● SUPPLIED INFORMATION:
● ● ●
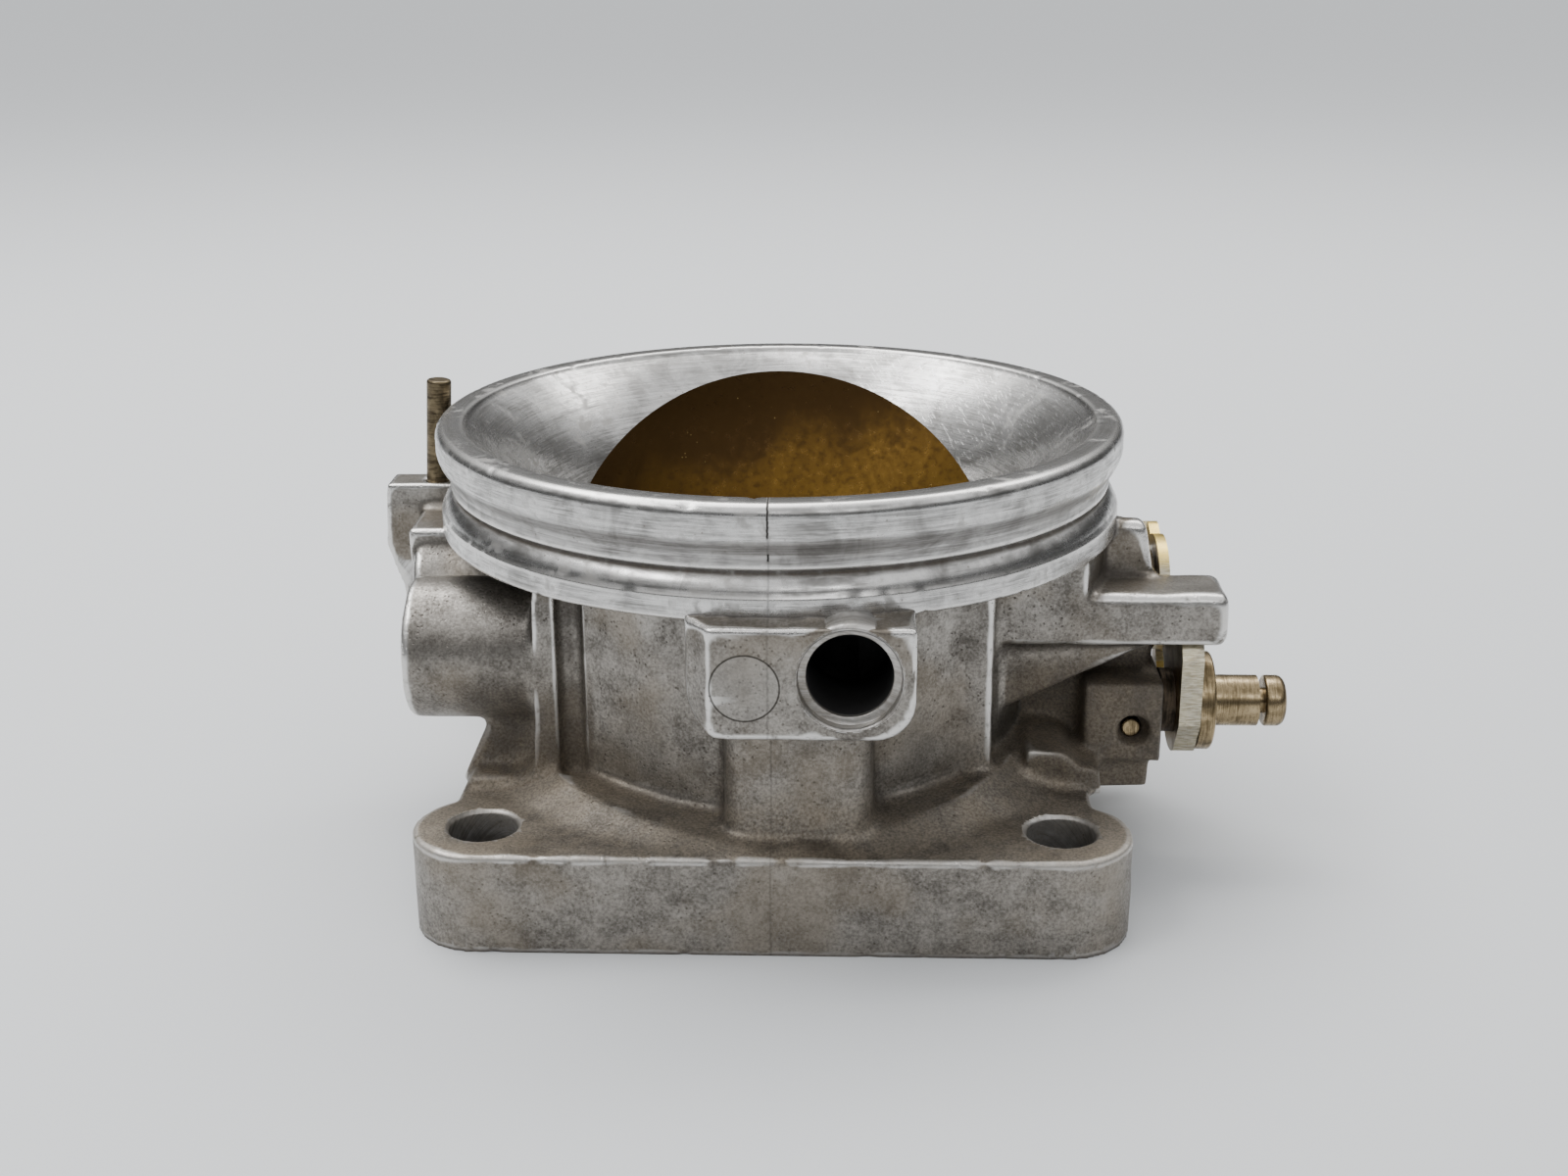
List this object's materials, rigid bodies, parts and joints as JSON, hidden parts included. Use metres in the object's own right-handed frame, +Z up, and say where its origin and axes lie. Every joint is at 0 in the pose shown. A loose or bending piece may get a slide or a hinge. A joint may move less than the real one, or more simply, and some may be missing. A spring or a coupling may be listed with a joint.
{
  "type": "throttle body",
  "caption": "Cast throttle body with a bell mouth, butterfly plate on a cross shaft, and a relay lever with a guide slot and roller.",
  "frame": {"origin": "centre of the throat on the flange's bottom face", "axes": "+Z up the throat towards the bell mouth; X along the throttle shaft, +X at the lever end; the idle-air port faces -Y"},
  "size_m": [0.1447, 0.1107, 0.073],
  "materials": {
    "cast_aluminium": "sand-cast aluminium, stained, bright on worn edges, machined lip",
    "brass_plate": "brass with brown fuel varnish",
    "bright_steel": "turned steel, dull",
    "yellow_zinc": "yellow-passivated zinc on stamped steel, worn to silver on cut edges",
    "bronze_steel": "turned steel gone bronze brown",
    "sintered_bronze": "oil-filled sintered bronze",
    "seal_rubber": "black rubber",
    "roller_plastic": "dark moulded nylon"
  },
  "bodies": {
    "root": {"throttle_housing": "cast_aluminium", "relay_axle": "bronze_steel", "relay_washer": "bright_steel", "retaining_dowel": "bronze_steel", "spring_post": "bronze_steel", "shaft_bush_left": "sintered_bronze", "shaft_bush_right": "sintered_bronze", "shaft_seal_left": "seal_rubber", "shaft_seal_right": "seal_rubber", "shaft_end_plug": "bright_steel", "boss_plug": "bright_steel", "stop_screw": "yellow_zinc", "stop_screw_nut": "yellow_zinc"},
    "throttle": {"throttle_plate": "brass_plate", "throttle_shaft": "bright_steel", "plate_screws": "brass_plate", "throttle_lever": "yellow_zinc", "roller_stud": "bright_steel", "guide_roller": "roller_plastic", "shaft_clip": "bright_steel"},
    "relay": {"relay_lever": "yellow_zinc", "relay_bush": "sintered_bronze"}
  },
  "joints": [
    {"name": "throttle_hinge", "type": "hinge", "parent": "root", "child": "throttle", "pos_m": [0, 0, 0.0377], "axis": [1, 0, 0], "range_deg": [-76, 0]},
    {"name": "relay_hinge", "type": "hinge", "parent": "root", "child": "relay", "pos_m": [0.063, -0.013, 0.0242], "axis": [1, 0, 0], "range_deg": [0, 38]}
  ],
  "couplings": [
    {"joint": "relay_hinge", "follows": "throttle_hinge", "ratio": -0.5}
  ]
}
● ● ●
● WORK TO BE COMPLETED:
Write the material out again in its entirety, exactly as shown.

● COMPLETE ANSWER:
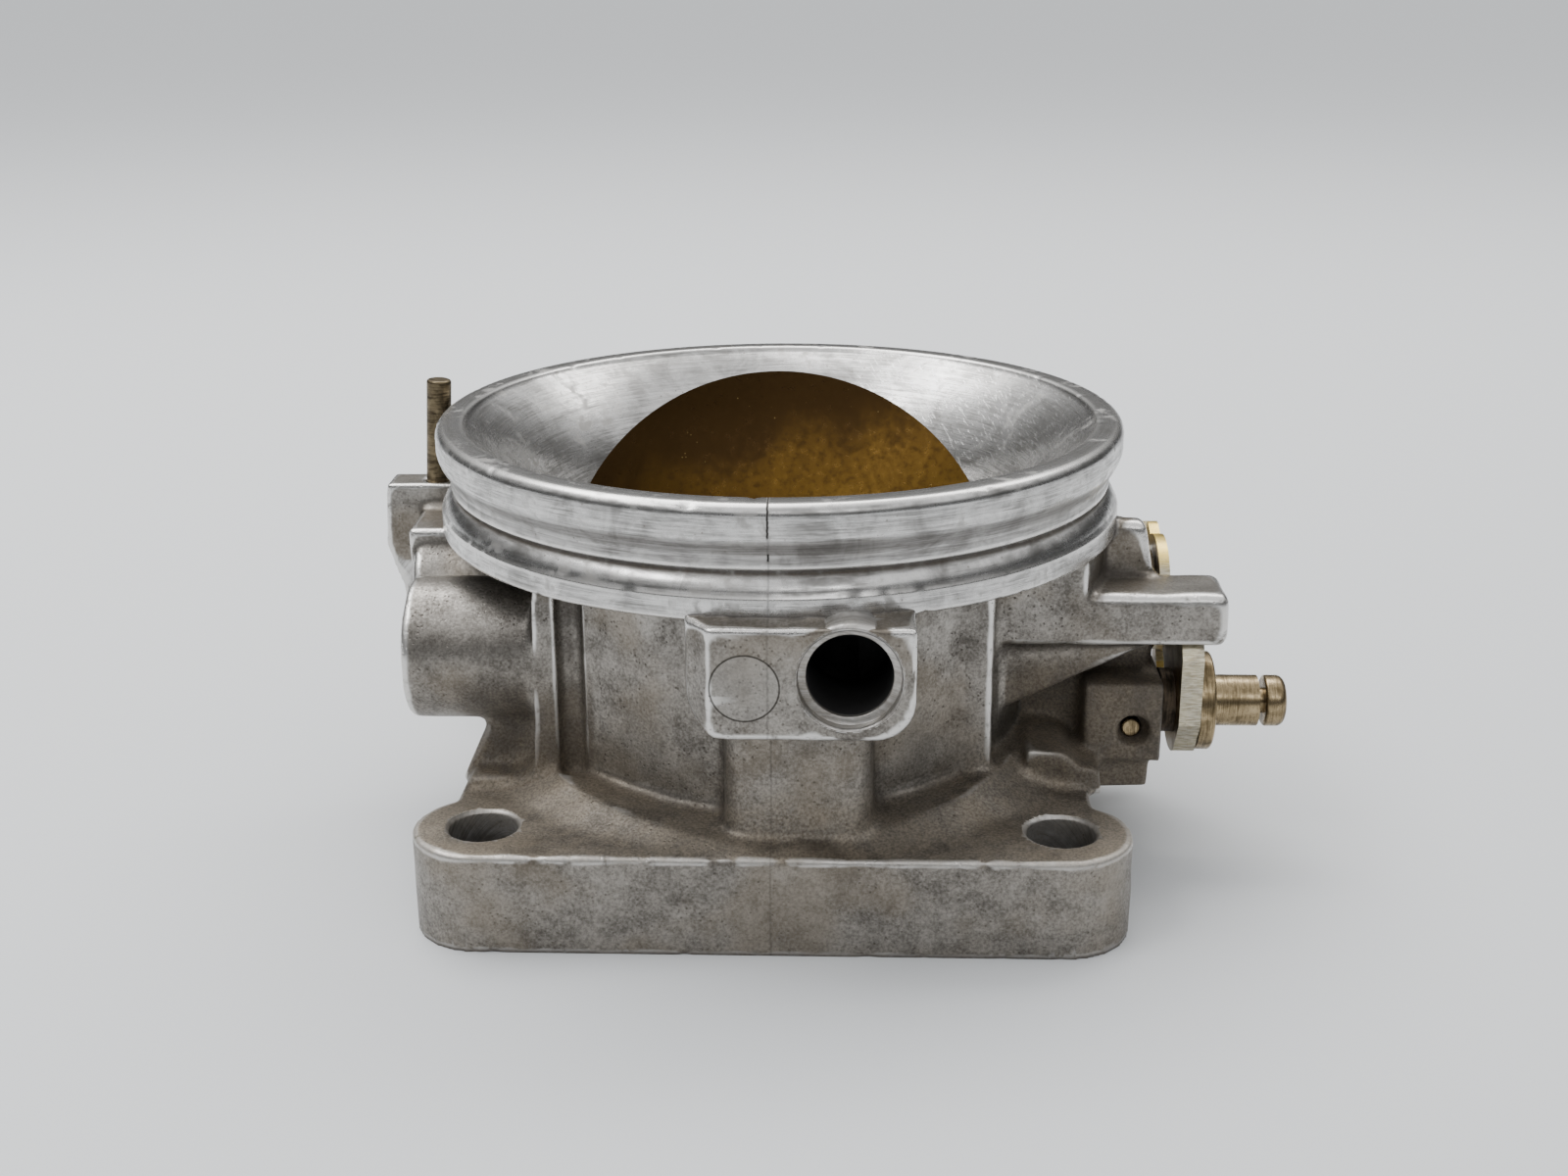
List this object's materials, rigid bodies, parts and joints as JSON, hidden parts included. Use metres in the object's own right-handed frame, +Z up, and say where its origin and axes lie. Every joint is at 0 in the pose shown. A loose or bending piece may get a slide or a hinge. A joint may move less than the real one, or more simply, and some may be missing. A spring or a coupling may be listed with a joint.
{
  "type": "throttle body",
  "caption": "Cast throttle body with a bell mouth, butterfly plate on a cross shaft, and a relay lever with a guide slot and roller.",
  "frame": {"origin": "centre of the throat on the flange's bottom face", "axes": "+Z up the throat towards the bell mouth; X along the throttle shaft, +X at the lever end; the idle-air port faces -Y"},
  "size_m": [0.1447, 0.1107, 0.073],
  "materials": {
    "cast_aluminium": "sand-cast aluminium, stained, bright on worn edges, machined lip",
    "brass_plate": "brass with brown fuel varnish",
    "bright_steel": "turned steel, dull",
    "yellow_zinc": "yellow-passivated zinc on stamped steel, worn to silver on cut edges",
    "bronze_steel": "turned steel gone bronze brown",
    "sintered_bronze": "oil-filled sintered bronze",
    "seal_rubber": "black rubber",
    "roller_plastic": "dark moulded nylon"
  },
  "bodies": {
    "root": {"throttle_housing": "cast_aluminium", "relay_axle": "bronze_steel", "relay_washer": "bright_steel", "retaining_dowel": "bronze_steel", "spring_post": "bronze_steel", "shaft_bush_left": "sintered_bronze", "shaft_bush_right": "sintered_bronze", "shaft_seal_left": "seal_rubber", "shaft_seal_right": "seal_rubber", "shaft_end_plug": "bright_steel", "boss_plug": "bright_steel", "stop_screw": "yellow_zinc", "stop_screw_nut": "yellow_zinc"},
    "throttle": {"throttle_plate": "brass_plate", "throttle_shaft": "bright_steel", "plate_screws": "brass_plate", "throttle_lever": "yellow_zinc", "roller_stud": "bright_steel", "guide_roller": "roller_plastic", "shaft_clip": "bright_steel"},
    "relay": {"relay_lever": "yellow_zinc", "relay_bush": "sintered_bronze"}
  },
  "joints": [
    {"name": "throttle_hinge", "type": "hinge", "parent": "root", "child": "throttle", "pos_m": [0, 0, 0.0377], "axis": [1, 0, 0], "range_deg": [-76, 0]},
    {"name": "relay_hinge", "type": "hinge", "parent": "root", "child": "relay", "pos_m": [0.063, -0.013, 0.0242], "axis": [1, 0, 0], "range_deg": [0, 38]}
  ],
  "couplings": [
    {"joint": "relay_hinge", "follows": "throttle_hinge", "ratio": -0.5}
  ]
}